Short task: Wherever the word "joints" turns up in a line of the entries, copy that line.

Material to process:
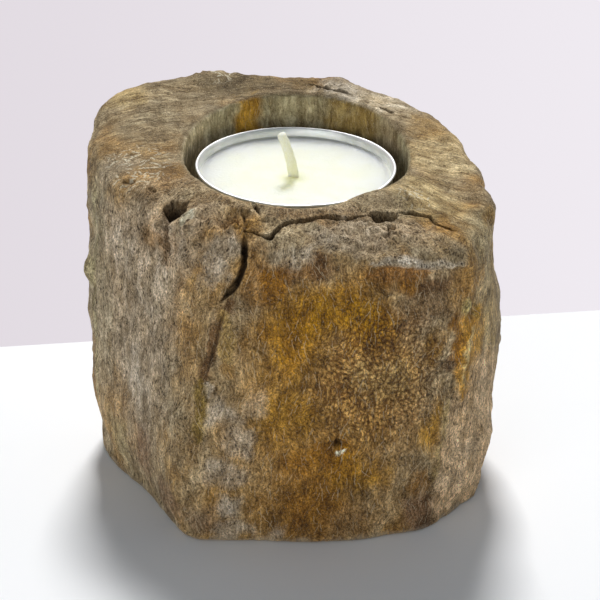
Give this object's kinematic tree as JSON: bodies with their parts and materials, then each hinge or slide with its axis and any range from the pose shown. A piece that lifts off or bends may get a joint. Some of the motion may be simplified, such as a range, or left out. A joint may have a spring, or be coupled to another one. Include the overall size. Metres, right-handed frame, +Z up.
{
  "type": "tealight holder",
  "caption": "Rough block of petrified wood with a sloping top and a round drilled well that holds a tealight candle in its own aluminium cup.",
  "frame": {"origin": "on the surface it stands on, under the middle of the block", "axes": "+Z up, -Y towards the front, where the top is lowest; the well's axis is parallel to Z"},
  "size_m": [0.0824, 0.066, 0.0723],
  "materials": {
    "petrified_wood": "weathered silicified wood, rough, with worn pores and rusty mineral staining",
    "cup_aluminium": "thin drawn aluminium, satin",
    "candle_wax": "ivory paraffin wax, smooth and slightly translucent",
    "wick_cotton": "braided cotton dipped in wax",
    "sustainer_steel": "tinned sheet steel"
  },
  "bodies": {
    "block": {"stone_block": "petrified_wood"},
    "cup": {"tealight_cup": "cup_aluminium"},
    "candle": {"wax": "candle_wax", "wick": "wick_cotton", "wick_sustainer": "sustainer_steel"}
  },
  "joints": [
    {"name": "tealight_lift", "type": "slide", "parent": "block", "child": "cup", "axis": [0, 0, 1], "range_m": [0, 0.04]},
    {"name": "candle_lift", "type": "slide", "parent": "cup", "child": "candle", "axis": [0, 0, 1], "range_m": [0, 0.02]}
  ]
}
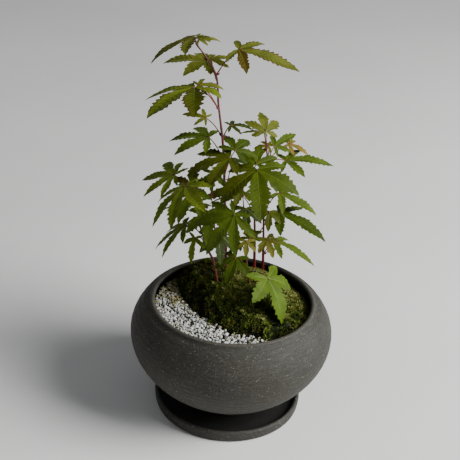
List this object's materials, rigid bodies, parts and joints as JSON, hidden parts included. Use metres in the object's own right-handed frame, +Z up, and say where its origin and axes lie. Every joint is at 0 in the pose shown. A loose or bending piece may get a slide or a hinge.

Result for this exercise:
  "joints": [
List this object's materials, rigid bodies, parts and joints as JSON, hidden parts included. Use metres in the object's own right-handed frame, +Z up, and say where its origin and axes lie. Every joint is at 0 in the pose shown. A loose or bending piece may get a slide or a hinge.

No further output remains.